## Exercise
Print every line of the listing exactly, please.

## Supplied data
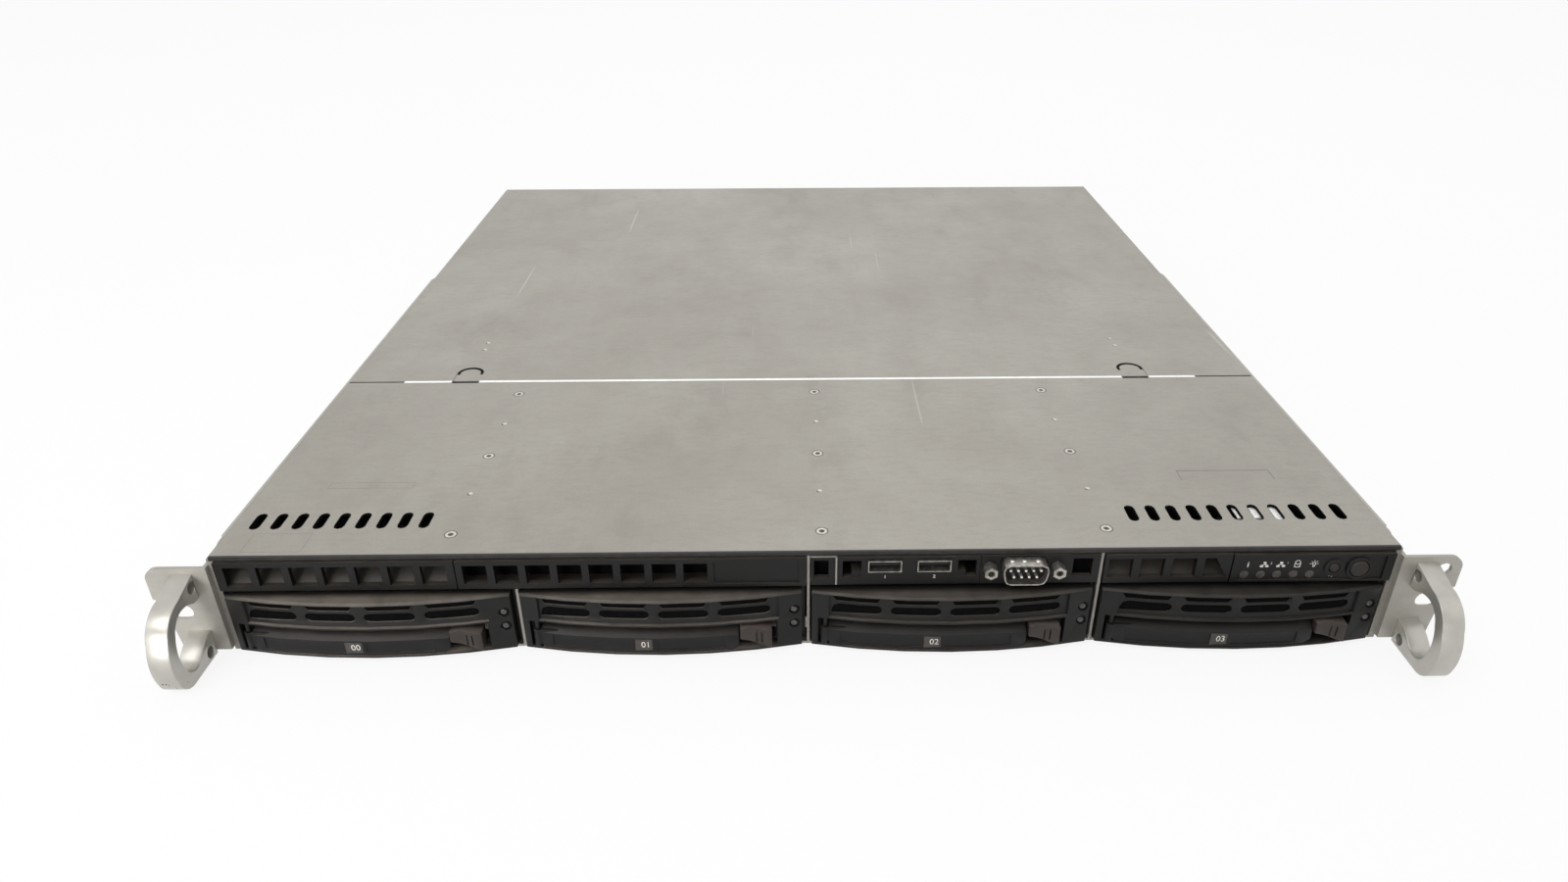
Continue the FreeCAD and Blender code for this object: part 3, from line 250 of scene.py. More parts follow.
def zinc_sheet(name, pale, dark, stain, metallic=0.6):
    """Electro-zinc on steel: clouds of handling, long smears, a fine grain and a few hairlines."""
    made, tree, shader, place = surface(name, metallic)
    clouds = grain(tree, place, CLOUD_MM, 4.0, 0.6)
    smears = grain(tree, place, SMEAR_MM, 5.0, 0.7, (1.0, 0.45, 1.0))
    fine = grain(tree, place, GRAIN_MM, 3.0, 0.7)
    rolling = grain(tree, place, ROLLING_MM, 2.0, 0.6, (0.35, 1.0, 1.0))
    colour = blend_colour(tree, remap(tree, clouds, 0.3, 0.7), linear(dark), linear(pale))
    for marks, low, high, most in ((smears, 0.56, 0.78, 0.24), (fine, 0.3, 0.7, 0.2),
                                   (rolling, 0.45, 0.7, 0.16)):
        colour = blend_colour(tree, remap(tree, marks, low, high, 0.0, most), colour, linear(stain))
    hairlines = grain(tree, place, HAIRLINE_MM, 1.0, 0.5, (1.0, 0.02, 1.0))
    colour = blend_colour(tree, remap(tree, hairlines, 0.78, 0.8, 0.0, 0.3), colour,
                          linear("#D2CFC8"))
    tree.links.new(colour, shader.inputs["Base Color"])
    tree.links.new(remap(tree, smears, 0.3, 0.7, 0.44, 0.58), shader.inputs["Roughness"])
    bump = add(tree, "ShaderNodeBump", {"Height": fine, "Strength": 0.12, "Distance": 0.05 * MM})
    tree.links.new(bump.outputs[0], shader.inputs["Normal"])
    return made


# The inner sheet is set darker than the covers of the same stock: painted shade for the tray's
# front flange and the parts inside.
zinc_inner_shaded = zinc_sheet("zinc_sheet_with_painted_shade", "#9A9790", "#8B8780", "#78736B")
dress(zinc_inner_shaded, "chassis_tray", "drive_cage", "io_shield", "expansion_cover", "power_supply")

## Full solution
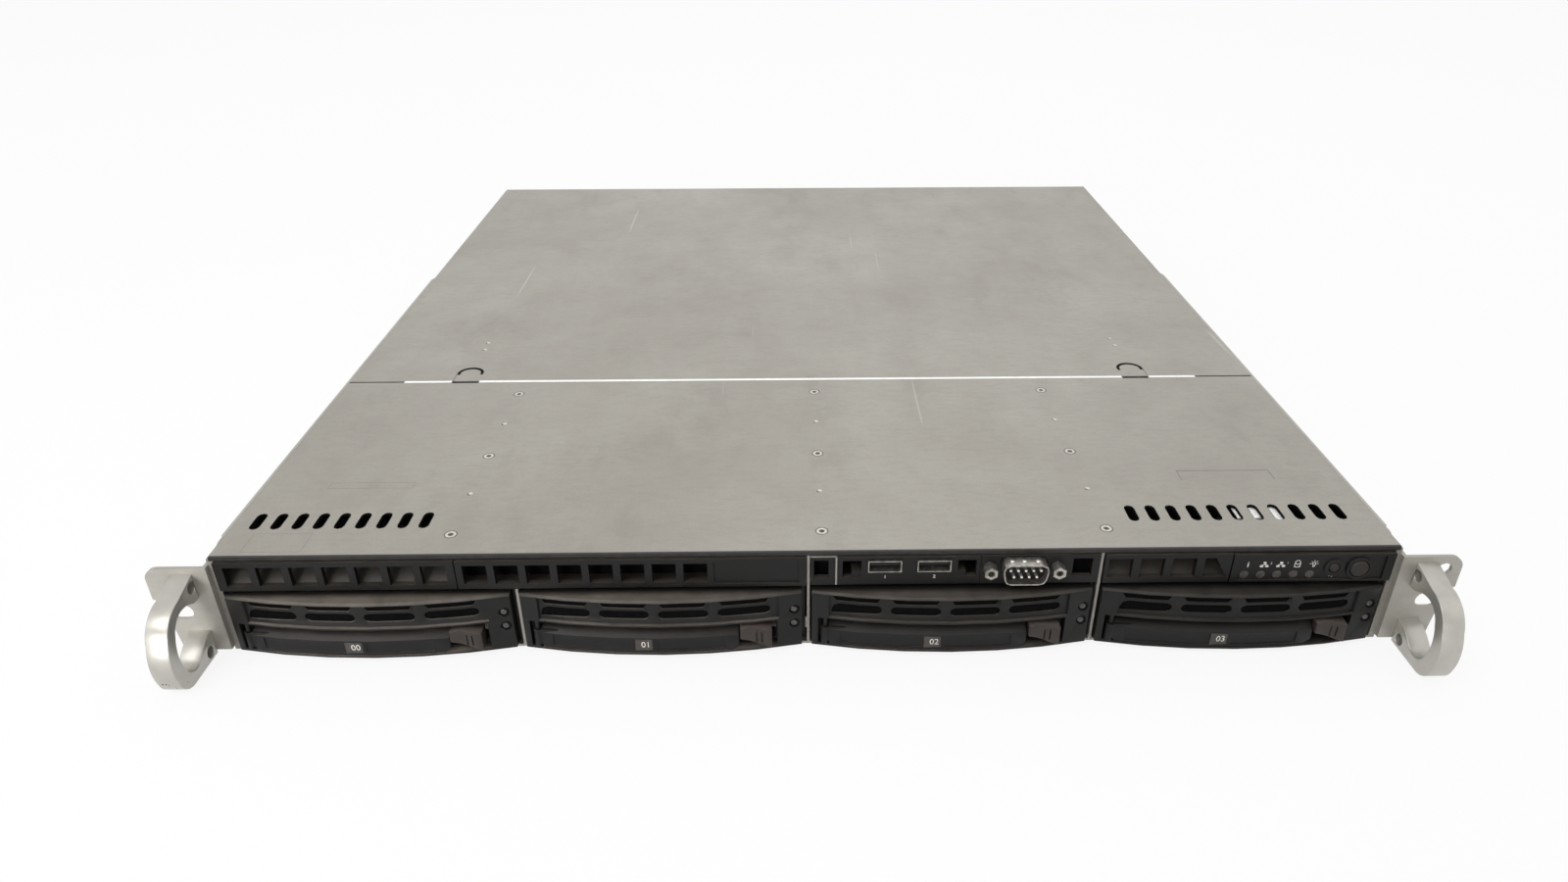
Continue the FreeCAD and Blender code for this object: part 3, from line 250 of scene.py. More parts follow.
def zinc_sheet(name, pale, dark, stain, metallic=0.6):
    """Electro-zinc on steel: clouds of handling, long smears, a fine grain and a few hairlines."""
    made, tree, shader, place = surface(name, metallic)
    clouds = grain(tree, place, CLOUD_MM, 4.0, 0.6)
    smears = grain(tree, place, SMEAR_MM, 5.0, 0.7, (1.0, 0.45, 1.0))
    fine = grain(tree, place, GRAIN_MM, 3.0, 0.7)
    rolling = grain(tree, place, ROLLING_MM, 2.0, 0.6, (0.35, 1.0, 1.0))
    colour = blend_colour(tree, remap(tree, clouds, 0.3, 0.7), linear(dark), linear(pale))
    for marks, low, high, most in ((smears, 0.56, 0.78, 0.24), (fine, 0.3, 0.7, 0.2),
                                   (rolling, 0.45, 0.7, 0.16)):
        colour = blend_colour(tree, remap(tree, marks, low, high, 0.0, most), colour, linear(stain))
    hairlines = grain(tree, place, HAIRLINE_MM, 1.0, 0.5, (1.0, 0.02, 1.0))
    colour = blend_colour(tree, remap(tree, hairlines, 0.78, 0.8, 0.0, 0.3), colour,
                          linear("#D2CFC8"))
    tree.links.new(colour, shader.inputs["Base Color"])
    tree.links.new(remap(tree, smears, 0.3, 0.7, 0.44, 0.58), shader.inputs["Roughness"])
    bump = add(tree, "ShaderNodeBump", {"Height": fine, "Strength": 0.12, "Distance": 0.05 * MM})
    tree.links.new(bump.outputs[0], shader.inputs["Normal"])
    return made


# The inner sheet is set darker than the covers of the same stock: painted shade for the tray's
# front flange and the parts inside.
zinc_inner_shaded = zinc_sheet("zinc_sheet_with_painted_shade", "#9A9790", "#8B8780", "#78736B")
dress(zinc_inner_shaded, "chassis_tray", "drive_cage", "io_shield", "expansion_cover", "power_supply")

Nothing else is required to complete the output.